Task instructions>
Nothing but the lines from the line with "obj.matrix_parent_inverse = Matrix.Identity(4)" through the end of the data is to be copied, and each is to be copied exactly.

Data block>
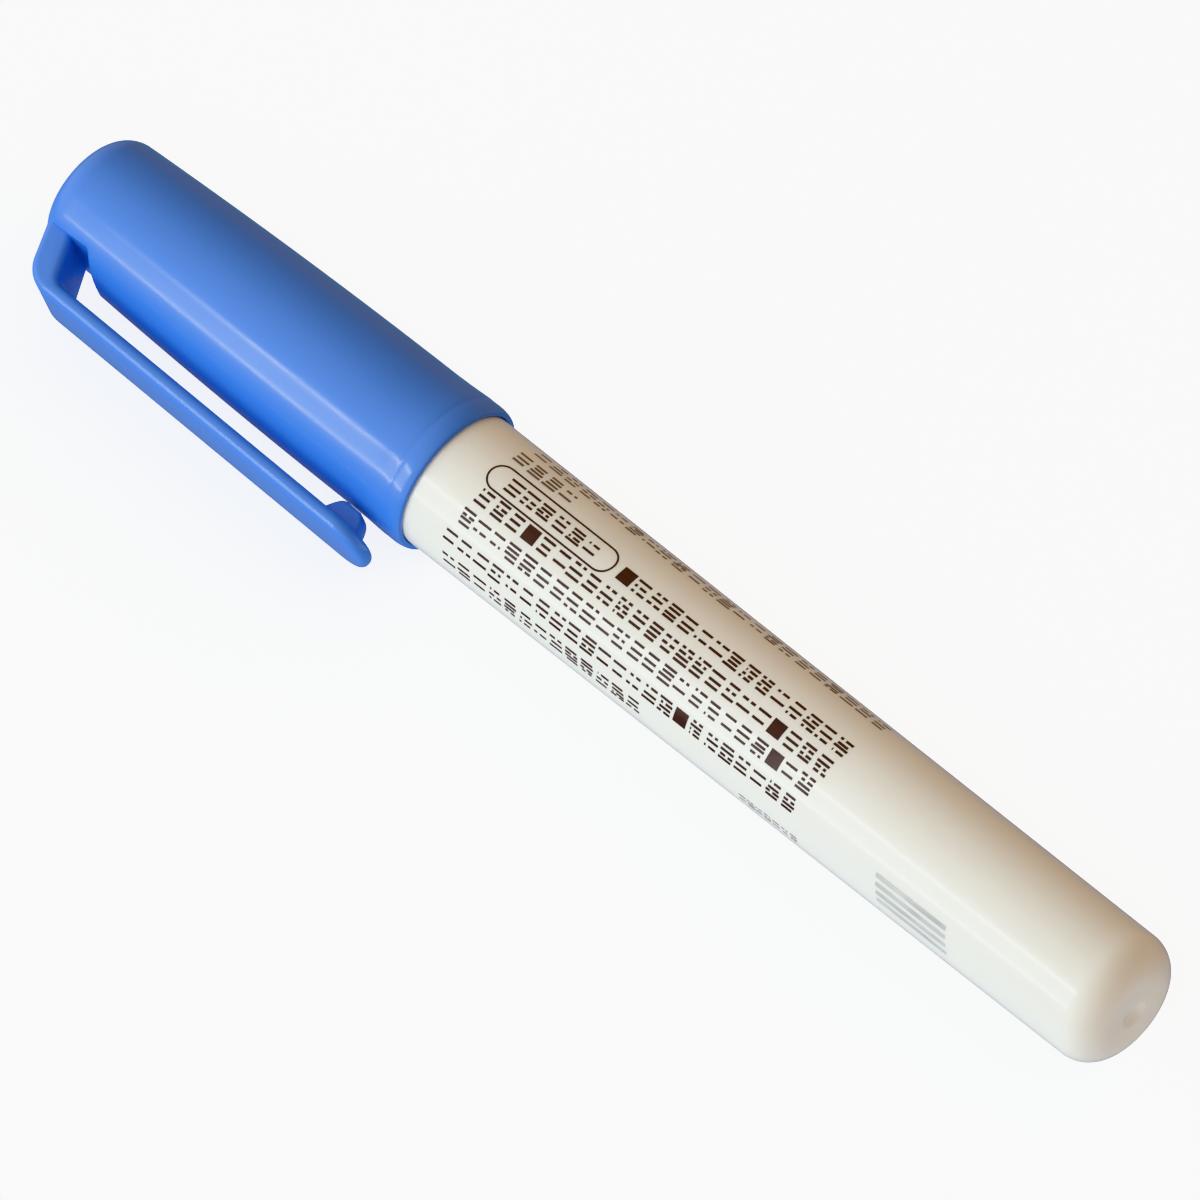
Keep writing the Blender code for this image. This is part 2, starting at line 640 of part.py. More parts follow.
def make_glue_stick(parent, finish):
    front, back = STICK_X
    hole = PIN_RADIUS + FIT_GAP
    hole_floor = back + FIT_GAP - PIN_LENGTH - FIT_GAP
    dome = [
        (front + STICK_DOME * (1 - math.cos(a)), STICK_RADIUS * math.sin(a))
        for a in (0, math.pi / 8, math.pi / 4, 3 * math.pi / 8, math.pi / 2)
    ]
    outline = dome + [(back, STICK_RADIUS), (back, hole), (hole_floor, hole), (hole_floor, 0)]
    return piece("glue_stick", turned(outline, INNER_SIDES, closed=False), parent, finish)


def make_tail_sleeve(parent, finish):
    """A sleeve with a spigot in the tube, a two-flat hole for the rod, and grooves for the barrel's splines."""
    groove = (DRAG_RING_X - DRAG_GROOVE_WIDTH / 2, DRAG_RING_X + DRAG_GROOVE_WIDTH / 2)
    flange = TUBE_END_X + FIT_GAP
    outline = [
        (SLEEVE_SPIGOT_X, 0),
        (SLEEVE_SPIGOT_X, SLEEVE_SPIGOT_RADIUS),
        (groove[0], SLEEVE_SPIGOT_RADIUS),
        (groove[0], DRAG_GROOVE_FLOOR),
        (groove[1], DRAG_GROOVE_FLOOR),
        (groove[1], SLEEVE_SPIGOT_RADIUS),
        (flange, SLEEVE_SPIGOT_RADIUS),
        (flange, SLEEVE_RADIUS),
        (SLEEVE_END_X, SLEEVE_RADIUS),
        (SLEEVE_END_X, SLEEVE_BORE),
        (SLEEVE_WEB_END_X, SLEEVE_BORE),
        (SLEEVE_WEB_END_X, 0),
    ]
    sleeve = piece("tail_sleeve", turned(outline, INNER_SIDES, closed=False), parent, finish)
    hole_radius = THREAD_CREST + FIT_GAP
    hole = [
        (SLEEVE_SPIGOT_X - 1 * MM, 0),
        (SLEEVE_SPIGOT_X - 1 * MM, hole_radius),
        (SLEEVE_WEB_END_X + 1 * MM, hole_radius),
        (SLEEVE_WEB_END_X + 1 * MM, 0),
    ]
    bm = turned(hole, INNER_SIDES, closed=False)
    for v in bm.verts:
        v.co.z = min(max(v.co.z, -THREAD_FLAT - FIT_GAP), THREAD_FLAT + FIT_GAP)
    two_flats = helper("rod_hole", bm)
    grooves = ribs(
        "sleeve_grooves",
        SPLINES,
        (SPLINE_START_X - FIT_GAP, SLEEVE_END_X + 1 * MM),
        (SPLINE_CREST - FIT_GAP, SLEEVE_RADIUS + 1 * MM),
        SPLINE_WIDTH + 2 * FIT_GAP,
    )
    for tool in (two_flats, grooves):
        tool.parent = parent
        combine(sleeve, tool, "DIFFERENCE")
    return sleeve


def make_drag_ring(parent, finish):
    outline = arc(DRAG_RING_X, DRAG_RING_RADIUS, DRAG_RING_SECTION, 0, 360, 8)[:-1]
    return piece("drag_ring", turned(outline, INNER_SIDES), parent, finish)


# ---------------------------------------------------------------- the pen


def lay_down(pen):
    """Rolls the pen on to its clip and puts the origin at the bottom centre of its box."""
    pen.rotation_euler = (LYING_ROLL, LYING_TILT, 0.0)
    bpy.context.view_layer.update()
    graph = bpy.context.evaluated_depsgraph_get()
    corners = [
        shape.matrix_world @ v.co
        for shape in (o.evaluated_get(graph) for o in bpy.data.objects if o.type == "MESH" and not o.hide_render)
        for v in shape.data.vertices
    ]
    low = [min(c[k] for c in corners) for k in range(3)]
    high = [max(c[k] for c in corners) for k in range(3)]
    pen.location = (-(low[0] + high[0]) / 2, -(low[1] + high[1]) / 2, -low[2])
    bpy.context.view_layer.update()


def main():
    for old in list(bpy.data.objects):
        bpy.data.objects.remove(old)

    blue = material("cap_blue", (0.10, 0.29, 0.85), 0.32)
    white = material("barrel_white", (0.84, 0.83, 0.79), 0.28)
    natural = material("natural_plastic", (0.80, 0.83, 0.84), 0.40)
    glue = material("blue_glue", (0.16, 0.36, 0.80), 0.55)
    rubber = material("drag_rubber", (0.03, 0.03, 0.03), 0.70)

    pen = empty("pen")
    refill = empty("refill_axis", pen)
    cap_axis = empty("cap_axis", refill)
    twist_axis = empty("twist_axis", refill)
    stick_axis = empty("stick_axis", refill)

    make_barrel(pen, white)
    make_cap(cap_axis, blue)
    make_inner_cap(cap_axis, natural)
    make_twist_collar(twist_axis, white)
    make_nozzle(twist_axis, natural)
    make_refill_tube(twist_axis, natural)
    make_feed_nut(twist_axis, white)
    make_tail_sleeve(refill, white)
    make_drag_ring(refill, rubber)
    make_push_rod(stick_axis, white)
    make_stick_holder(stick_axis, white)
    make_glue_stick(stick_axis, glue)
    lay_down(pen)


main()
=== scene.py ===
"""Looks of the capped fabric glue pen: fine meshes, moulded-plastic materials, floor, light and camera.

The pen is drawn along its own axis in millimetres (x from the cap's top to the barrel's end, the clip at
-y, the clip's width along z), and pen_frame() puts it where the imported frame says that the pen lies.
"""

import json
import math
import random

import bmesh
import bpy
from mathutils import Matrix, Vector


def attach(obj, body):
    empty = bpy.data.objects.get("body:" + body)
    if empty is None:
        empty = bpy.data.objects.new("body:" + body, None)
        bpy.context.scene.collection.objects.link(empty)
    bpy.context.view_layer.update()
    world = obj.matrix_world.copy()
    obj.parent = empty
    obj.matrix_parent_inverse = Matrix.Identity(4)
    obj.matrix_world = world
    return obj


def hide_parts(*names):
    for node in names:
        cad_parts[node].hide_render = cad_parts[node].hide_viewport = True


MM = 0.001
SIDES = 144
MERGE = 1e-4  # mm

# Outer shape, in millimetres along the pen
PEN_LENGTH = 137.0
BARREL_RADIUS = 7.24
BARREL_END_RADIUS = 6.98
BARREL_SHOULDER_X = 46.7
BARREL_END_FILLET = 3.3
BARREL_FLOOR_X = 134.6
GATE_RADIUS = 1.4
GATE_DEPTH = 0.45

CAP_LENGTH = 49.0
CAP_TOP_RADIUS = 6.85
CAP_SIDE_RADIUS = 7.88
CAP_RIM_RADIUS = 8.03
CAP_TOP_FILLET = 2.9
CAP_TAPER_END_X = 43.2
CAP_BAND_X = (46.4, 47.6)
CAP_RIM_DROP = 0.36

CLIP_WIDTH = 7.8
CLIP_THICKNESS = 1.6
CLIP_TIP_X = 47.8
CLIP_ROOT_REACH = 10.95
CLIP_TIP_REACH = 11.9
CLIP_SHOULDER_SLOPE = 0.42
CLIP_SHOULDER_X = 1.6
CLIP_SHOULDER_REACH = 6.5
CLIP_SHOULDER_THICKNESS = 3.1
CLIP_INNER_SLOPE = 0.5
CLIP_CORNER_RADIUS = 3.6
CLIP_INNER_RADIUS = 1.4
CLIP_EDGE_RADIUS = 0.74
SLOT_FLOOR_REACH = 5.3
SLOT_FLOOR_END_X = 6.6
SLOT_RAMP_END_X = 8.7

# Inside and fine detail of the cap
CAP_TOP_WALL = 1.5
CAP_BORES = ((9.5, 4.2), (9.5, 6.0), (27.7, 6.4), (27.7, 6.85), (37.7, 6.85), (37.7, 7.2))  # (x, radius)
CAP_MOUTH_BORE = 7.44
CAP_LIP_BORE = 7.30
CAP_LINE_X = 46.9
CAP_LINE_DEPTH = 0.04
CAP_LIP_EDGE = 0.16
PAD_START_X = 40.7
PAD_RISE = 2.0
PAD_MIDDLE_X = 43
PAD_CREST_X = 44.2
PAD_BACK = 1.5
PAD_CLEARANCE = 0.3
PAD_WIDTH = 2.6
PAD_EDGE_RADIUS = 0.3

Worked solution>
    obj.matrix_parent_inverse = Matrix.Identity(4)
    obj.matrix_world = world
    return obj


def hide_parts(*names):
    for node in names:
        cad_parts[node].hide_render = cad_parts[node].hide_viewport = True


MM = 0.001
SIDES = 144
MERGE = 1e-4  # mm

# Outer shape, in millimetres along the pen
PEN_LENGTH = 137.0
BARREL_RADIUS = 7.24
BARREL_END_RADIUS = 6.98
BARREL_SHOULDER_X = 46.7
BARREL_END_FILLET = 3.3
BARREL_FLOOR_X = 134.6
GATE_RADIUS = 1.4
GATE_DEPTH = 0.45

CAP_LENGTH = 49.0
CAP_TOP_RADIUS = 6.85
CAP_SIDE_RADIUS = 7.88
CAP_RIM_RADIUS = 8.03
CAP_TOP_FILLET = 2.9
CAP_TAPER_END_X = 43.2
CAP_BAND_X = (46.4, 47.6)
CAP_RIM_DROP = 0.36

CLIP_WIDTH = 7.8
CLIP_THICKNESS = 1.6
CLIP_TIP_X = 47.8
CLIP_ROOT_REACH = 10.95
CLIP_TIP_REACH = 11.9
CLIP_SHOULDER_SLOPE = 0.42
CLIP_SHOULDER_X = 1.6
CLIP_SHOULDER_REACH = 6.5
CLIP_SHOULDER_THICKNESS = 3.1
CLIP_INNER_SLOPE = 0.5
CLIP_CORNER_RADIUS = 3.6
CLIP_INNER_RADIUS = 1.4
CLIP_EDGE_RADIUS = 0.74
SLOT_FLOOR_REACH = 5.3
SLOT_FLOOR_END_X = 6.6
SLOT_RAMP_END_X = 8.7

# Inside and fine detail of the cap
CAP_TOP_WALL = 1.5
CAP_BORES = ((9.5, 4.2), (9.5, 6.0), (27.7, 6.4), (27.7, 6.85), (37.7, 6.85), (37.7, 7.2))  # (x, radius)
CAP_MOUTH_BORE = 7.44
CAP_LIP_BORE = 7.30
CAP_LINE_X = 46.9
CAP_LINE_DEPTH = 0.04
CAP_LIP_EDGE = 0.16
PAD_START_X = 40.7
PAD_RISE = 2.0
PAD_MIDDLE_X = 43
PAD_CREST_X = 44.2
PAD_BACK = 1.5
PAD_CLEARANCE = 0.3
PAD_WIDTH = 2.6
PAD_EDGE_RADIUS = 0.3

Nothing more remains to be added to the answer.